--- START OF COLLECTED DATA ---

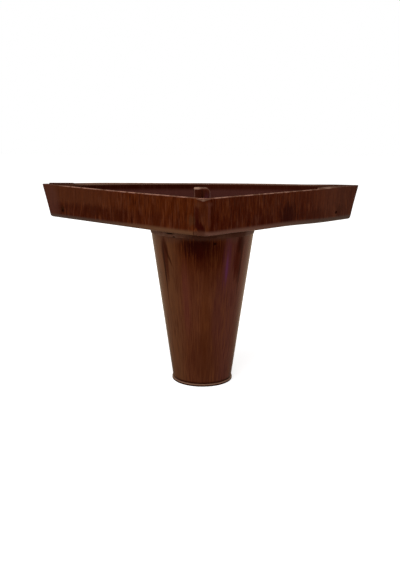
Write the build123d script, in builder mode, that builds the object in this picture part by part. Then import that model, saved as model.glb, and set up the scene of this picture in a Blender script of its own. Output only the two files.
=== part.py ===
from build123d import *
from math import asin, cos, degrees, radians, sin, sqrt, tan
import os

# Corner leg for a sofa: a triangular sheet-steel tray welded on a hollow tapered leg.
# The tray takes the corner of the sofa's base frame. Its right-angled corner points to -Y,
# its long wall runs along X at the back, and the three walls lean outwards. The origin is the
# centre of the foot, on the floor, and +Z is up. All sizes are in millimetres and degrees.

os.makedirs("parts", exist_ok=True)

# Whole leg
rim_height = 120.3  # floor to the tray's rim
sheet = 1.0  # steel sheet of the tray

# Tray
side_length = 161.5  # each front wall along its rim, between sharp corners
wall_height = 22.1  # underside of the tray to its rim
flare = 6.0  # lean of the walls, outwards
corner_radius = 7.5  # front corner, outside
tip_radius = 2.2  # the two acute corners, outside
bend_radius = 1.9  # floor to wall, outside
back_crown = 1.3  # rise of the back wall's rim at its middle
rim_rounding = 0.45  # deburred outer edge of the rim
corner_bevel = 1.4  # drop of the ground bevel at the top of the front corner
bevel_depth = 3.2  # how far back that bevel reaches

# Seams and laps of the folded blank, lengths from the sharp acute corner
seam_width = 0.5
seam_depth = 0.25
left_return = 25.5  # to the butt seam in the left front wall
right_return = 29.3  # to the butt seam in the right front wall
relief_diameter = 2.4  # corner relief near the foot of each of those seams
relief_height = 5.2
left_tab = (8.0, 25.0)  # from and to, tab against the inside of the back wall
left_tab_rise = 1.0  # its edge above the rim
right_tab = (9.0, 55.0)  # from and to, tab against the inside of the right front wall
right_tab_rise = 0.7
tab_foot = 3.0  # underside of the tray to the lower edge of either tab

# Screw holes in the tray's floor
hole_diameter = 5.0
hole_spacing_x = 116.0
hole_spacing_y = 24.0
hole_edge = 11.0  # back fold line to the nearer row of holes

# Tapered leg
leg_top_diameter = 64.8
leg_bottom_diameter = 37.0
leg_sheet = 1.5
fold_margin = 2.6  # leg top to the fold lines of the two front walls
leg_seam_gap = 0.4  # at the top of the seam

# Foot plate
foot_diameter = 38.9
foot_thickness = 1.5
foot_edge = 0.4
spigot_height = 2.5
spigot_clearance = 0.3

# Weld round the top of the leg
weld_width = 0.8
weld_height = 3.0

# Post in the tray
post_width = 11.0
post_depth = 16.0
post_setback = 20.2  # back fold line to the post's back face
post_sheet = 1.0
post_bend = 1.8
post_edge = 0.7  # chamfer round its top
post_slit = 0.9

# Worked out from the sizes above
lean = tan(radians(flare))
tray_z = rim_height - wall_height
floor_top = tray_z + sheet
blank_top = rim_height + back_crown + 1
leg_top_radius = leg_top_diameter / 2
leg_bottom_radius = leg_bottom_diameter / 2
front_fold_y = -sqrt(2) * (leg_top_radius + fold_margin)
rim_corner_y = front_fold_y - sqrt(2) * wall_height * lean
rim_back_y = rim_corner_y + side_length / sqrt(2)
half_width = side_length / sqrt(2)
back_fold_y = rim_back_y - wall_height * lean
post_front = back_fold_y - post_setback - post_depth


def front_wall(side, inset=0.0):
    """Plane of a front wall's outside, or inside it: +x runs along it to the right, +y up the slope.

    side is -1 for the left wall and 1 for the right one. The plane's origin is the sharp
    front corner at the height of the tray's underside.
    """
    outward = Vector(side * cos(radians(flare)), -cos(radians(flare)), -sqrt(2) * sin(radians(flare)))
    return Plane(origin=(0, front_fold_y, tray_z), x_dir=(1, side, 0), z_dir=outward).offset(-inset)


def back_wall(inset=0.0):
    """Plane of the back wall's outside, or inside it: +x runs to the left, +y up the slope."""
    outward = Vector(0, cos(radians(flare)), -sin(radians(flare)))
    return Plane(origin=(0, back_fold_y, tray_z), x_dir=(-1, 0, 0), z_dir=outward).offset(-inset)


def bent_blank(inset):
    """Solid that fills the tray: inset 0 to the outside of its sheet, or the sheet to its inside."""
    with BuildPart() as blank:
        with BuildSketch(Plane.XY.offset(tray_z + inset)):
            Rectangle(3 * half_width, 3 * half_width)
        extrude(amount=blank_top - tray_z - inset)
        for wall in (front_wall(-1, inset), front_wall(1, inset), back_wall(inset)):
            split(bisect_by=wall, keep=Keep.BOTTOM)
        for axis, end, radius in ((Axis.Y, 0, corner_radius), (Axis.X, 0, tip_radius), (Axis.X, -1, tip_radius)):
            upright = blank.edges().filter_by(lambda e: abs(e.tangent_at(0.5).Z) > 0.5)
            fillet(upright.sort_by(axis)[end], radius=radius - inset)
        fillet(blank.faces().sort_by(Axis.Z)[0].edges(), radius=bend_radius - inset)
    return blank.part


def front_wall_tip(height):
    """Distance, along a front wall's plane, from its origin to the sharp acute corner at a height."""
    return side_length - (2 + sqrt(2)) * (wall_height - height) * lean - height * lean


def back_wall_tip(height):
    """Distance, along the back wall's plane, from its middle to a sharp acute corner at a height."""
    return half_width - (1 + sqrt(2)) * (wall_height - height) * lean


def tab_outline(tip, reach, rise):
    """Corners of a tab on a wall's plane: its ends follow the acute corner's slope."""
    top = wall_height + rise
    start, end = reach
    spots = ((tab_foot, start), (top, start), (top, end), (tab_foot, end))
    return [(tip(height) - run, height / cos(radians(flare))) for height, run in spots]


tray_outside = bent_blank(0)
tray_inside = bent_blank(sheet)

with BuildPart() as tray:
    # One blank: floor and three leaning walls, open at the top
    add(tray_outside)
    add(tray_inside, mode=Mode.SUBTRACT)

    # Rim: level along the two front walls, a little crowned along the back wall
    above = blank_top + 1
    beyond = 1.5 * half_width
    crown_end = half_width - 3 * tip_radius
    behind_posts = rim_back_y - 3 * sheet
    with BuildSketch(Plane.XZ.offset(-behind_posts)):
        with Locations((0, rim_height)):
            Rectangle(2 * beyond, above - rim_height, align=(Align.CENTER, Align.MIN))
    extrude(amount=2 * side_length, mode=Mode.SUBTRACT)
    with BuildSketch(Plane.XZ.offset(-behind_posts)):
        with BuildLine():
            ThreePointArc((-crown_end, rim_height), (0, rim_height + back_crown), (crown_end, rim_height))
            Polyline((crown_end, rim_height), (beyond, rim_height), (beyond, above),
                     (-beyond, above), (-beyond, rim_height), (-crown_end, rim_height))
        make_face()
    extrude(amount=-side_length, mode=Mode.SUBTRACT)
    outer_rim = tray.edges().filter_by(
        lambda e: e.center().Z > rim_height - 0.01 and tray_inside.distance_to(e @ 0.5) > 0.75 * sheet
    )
    fillet(outer_rim, radius=rim_rounding)

    # Bevel ground on the top of the front corner
    corner_y = rim_corner_y + (sqrt(2) - 1) * corner_radius
    with BuildSketch(Plane.YZ):
        with BuildLine():
            Polyline((corner_y - bevel_depth, rim_height - 2 * corner_bevel), (corner_y, rim_height - corner_bevel),
                     (corner_y + bevel_depth, rim_height), (corner_y + bevel_depth, above),
                     (corner_y - bevel_depth, above), close=True)
        make_face()
    extrude(amount=2 * corner_radius, both=True, mode=Mode.SUBTRACT)

    # Welded seam up the left side of the front corner, ground to a shallow groove
    with BuildSketch(front_wall(-1)):
        with BuildLine():
            lower, upper = -bend_radius, wall_height + back_crown
            Polyline([(-run + height * lean, height / cos(radians(flare)))
                      for run, height in ((corner_radius, lower), (corner_radius + seam_width, lower),
                                          (corner_radius + seam_width, upper), (corner_radius, upper))], close=True)
        make_face()
    extrude(amount=-seam_depth, mode=Mode.SUBTRACT)

    # Butt seam where each front wall meets the return of the back wall, open at its foot
    for side, length in ((-1, left_return), (1, right_return)):
        seam_x = side * (front_wall_tip(wall_height) - length)
        with BuildSketch(front_wall(side)):
            with Locations((seam_x, bend_radius)):
                Rectangle(seam_width, 2 * wall_height, align=(Align.CENTER, Align.MIN))
        extrude(amount=-seam_depth, mode=Mode.SUBTRACT)
        with BuildSketch(front_wall(side)):
            with Locations((seam_x, relief_height)):
                Circle(relief_diameter / 2)
        extrude(amount=-2 * sheet, mode=Mode.SUBTRACT)

    # Tabs of the neighbouring walls, folded round the acute corners and lapped inside
    with BuildSketch(back_wall(sheet)):
        with BuildLine():
            Polyline(tab_outline(back_wall_tip, left_tab, left_tab_rise), close=True)
        make_face()
    extrude(amount=-sheet)
    with BuildSketch(front_wall(1, sheet)):
        with BuildLine():
            Polyline(tab_outline(front_wall_tip, right_tab, right_tab_rise), close=True)
        make_face()
    extrude(amount=-sheet)

    # Screw holes for the sofa's frame
    with Locations((0, back_fold_y - hole_edge - hole_spacing_y / 2, floor_top)):
        with GridLocations(hole_spacing_x, hole_spacing_y, 2, 2):
            Hole(hole_diameter / 2, depth=sheet)
tray.part.label = "tray"
export_step(tray.part, "parts/tray.step")

with BuildPart() as leg:
    # Rolled taper, open at both ends; its edges meet in a narrow butt seam at the back
    gap = 2 * degrees(asin(leg_seam_gap / 2 / leg_top_radius))
    with BuildSketch(Plane.XZ.rotated((0, 0, 90 + gap / 2))):
        with BuildLine():
            Polyline((leg_bottom_radius, foot_thickness), (leg_top_radius, tray_z),
                     (leg_top_radius - leg_sheet, tray_z), (leg_bottom_radius - leg_sheet, foot_thickness),
                     close=True)
        make_face()
    revolve(axis=Axis.Z, revolution_arc=360 - gap)
leg.part.label = "tapered_leg"
export_step(leg.part, "parts/tapered_leg.step")

with BuildPart() as foot:
    # Disc under the leg, with a spigot that centres it in the bore
    Cylinder(foot_diameter / 2, foot_thickness, align=(Align.CENTER, Align.CENTER, Align.MIN))
    chamfer(foot.edges(), length=foot_edge)
    with Locations((0, 0, foot_thickness)):
        Cylinder(leg_bottom_radius - leg_sheet - spigot_clearance, spigot_height,
                 align=(Align.CENTER, Align.CENTER, Align.MIN))
foot.part.label = "foot_plate"
export_step(foot.part, "parts/foot_plate.step")

with BuildPart() as weld:
    # Ground bead in the angle between the leg and the tray's underside
    run_in = weld_height * (leg_top_radius - leg_bottom_radius) / (tray_z - foot_thickness)
    with BuildSketch(Plane.XZ):
        with BuildLine():
            Polyline((leg_top_radius, tray_z), (leg_top_radius + weld_width, tray_z),
                     (leg_top_radius - run_in, tray_z - weld_height), close=True)
        make_face()
    revolve(axis=Axis.Z)
weld.part.label = "leg_weld"
export_step(weld.part, "parts/leg_weld.step")

with BuildPart() as post:
    # Sheet folded to a box, closed at the top, its two edges meeting at the front
    with BuildSketch(Plane.XY.offset(floor_top)):
        with Locations((0, post_front)):
            RectangleRounded(post_width, post_depth, post_bend, align=(Align.CENTER, Align.MIN))
    extrude(amount=rim_height - floor_top)
    chamfer(post.faces().sort_by(Axis.Z)[-1].edges(), length=post_edge)
    with BuildSketch(Plane.XY.offset(floor_top)):
        with Locations((0, post_front + post_sheet)):
            RectangleRounded(post_width - 2 * post_sheet, post_depth - 2 * post_sheet, post_bend - post_sheet,
                             align=(Align.CENTER, Align.MIN))
    extrude(amount=rim_height - post_sheet - floor_top, mode=Mode.SUBTRACT)
    with BuildSketch(Plane.XY.offset(floor_top)):
        with Locations((0, post_front - post_sheet / 2)):
            Rectangle(post_slit, 2 * post_sheet, align=(Align.CENTER, Align.MIN))
    extrude(amount=rim_height - floor_top - post_bend - post_sheet, mode=Mode.SUBTRACT)
post.part.label = "centre_post"
export_step(post.part, "parts/centre_post.step")

print("tray at z", tray_z, "half width", round(half_width, 2), "corner y", round(rim_corner_y, 2),
      "back y", round(rim_back_y, 2))
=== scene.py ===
# %% [markdown]
# # A corner leg for a sofa, in wood-grain painted steel
# The object is a shallow triangular tray, folded from sheet steel, on a hollow tapered leg.
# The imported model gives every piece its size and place. This script dresses the pieces: sheet
# that is a little wavy, a lumpy weld, and a printed wood grain under gloss lacquer.

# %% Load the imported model
import math

import bmesh
import bpy
import numpy as np
from mathutils import Matrix, Vector, noise


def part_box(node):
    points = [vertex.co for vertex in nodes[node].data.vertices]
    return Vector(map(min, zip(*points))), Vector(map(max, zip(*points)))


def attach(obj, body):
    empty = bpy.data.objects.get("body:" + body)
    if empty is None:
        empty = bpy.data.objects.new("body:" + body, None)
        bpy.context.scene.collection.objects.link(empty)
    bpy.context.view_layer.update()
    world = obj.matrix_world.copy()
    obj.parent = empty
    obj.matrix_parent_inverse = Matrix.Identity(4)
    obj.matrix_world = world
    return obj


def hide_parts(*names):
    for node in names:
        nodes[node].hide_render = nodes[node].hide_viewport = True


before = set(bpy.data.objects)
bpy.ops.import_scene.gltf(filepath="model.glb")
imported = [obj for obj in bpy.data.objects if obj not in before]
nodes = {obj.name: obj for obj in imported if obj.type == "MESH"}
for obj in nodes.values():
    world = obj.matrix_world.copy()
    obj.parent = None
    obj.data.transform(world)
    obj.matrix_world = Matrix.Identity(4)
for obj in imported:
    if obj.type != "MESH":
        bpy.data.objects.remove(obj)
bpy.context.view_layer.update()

MM = 0.001
print("pieces:", sorted(nodes))

# %% [markdown]
# ## Sizes
# Lengths are in millimetres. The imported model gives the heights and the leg's sizes. The sheet,
# the lean of the walls and the bends are the same sizes as in the part's own source. The right
# end of the tray's floor sags a little, and its finish and its shape both follow that.

# %% Read the sizes
tray_box = [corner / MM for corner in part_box("tray")]
leg_box = [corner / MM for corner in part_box("tapered_leg")]
foot_box = [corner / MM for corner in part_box("foot_plate")]
post_box = [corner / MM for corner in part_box("centre_post")]
tray_z = tray_box[0].z
rim_height = post_box[1].z
wall_height = rim_height - tray_z
sheet = 1.0
flare = math.radians(6.0)
lean = math.tan(flare)
bend_radius = 1.9
corner_radius = 7.5
tip_radius = 2.2
side_length = 161.5
fold_margin = 2.6
back_crown = tray_box[1].z - rim_height
crown_end = 107.5
leg_top_radius = leg_box[1].x
front_fold = leg_top_radius + fold_margin
half_width = side_length / math.sqrt(2)
back_fold = half_width - math.sqrt(2) * (front_fold + wall_height * lean) - wall_height * lean
sag_depth, sag_start, sag_full = 1.05, 48.0, 86.0
print("tray from", round(tray_z, 2), "to", round(rim_height, 2))
print("fold lines at", round(front_fold, 2), "in front and", round(back_fold, 2), "at the back")

# %% [markdown]
# ## Turn rows of points into a piece
# Most pieces here are skins of rows and columns: each row is a closed loop of points, and
# neighbouring rows are joined by quads. One helper does that, in millimetres, and sends the
# result to the body that carries it.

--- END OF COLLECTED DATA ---

# DIRECTION:
Look above for the line that contains "extrude(amount=rim_height - floor_top - post_bend". Starting there, transcribe every line exactly until you have copied the line that contains "# that is a".

# SOLVED EXERCISE:
    extrude(amount=rim_height - floor_top - post_bend - post_sheet, mode=Mode.SUBTRACT)
post.part.label = "centre_post"
export_step(post.part, "parts/centre_post.step")

print("tray at z", tray_z, "half width", round(half_width, 2), "corner y", round(rim_corner_y, 2),
      "back y", round(rim_back_y, 2))
=== scene.py ===
# %% [markdown]
# # A corner leg for a sofa, in wood-grain painted steel
# The object is a shallow triangular tray, folded from sheet steel, on a hollow tapered leg.
# The imported model gives every piece its size and place. This script dresses the pieces: sheet
# that is a little wavy, a lumpy weld, and a printed wood grain under gloss lacquer.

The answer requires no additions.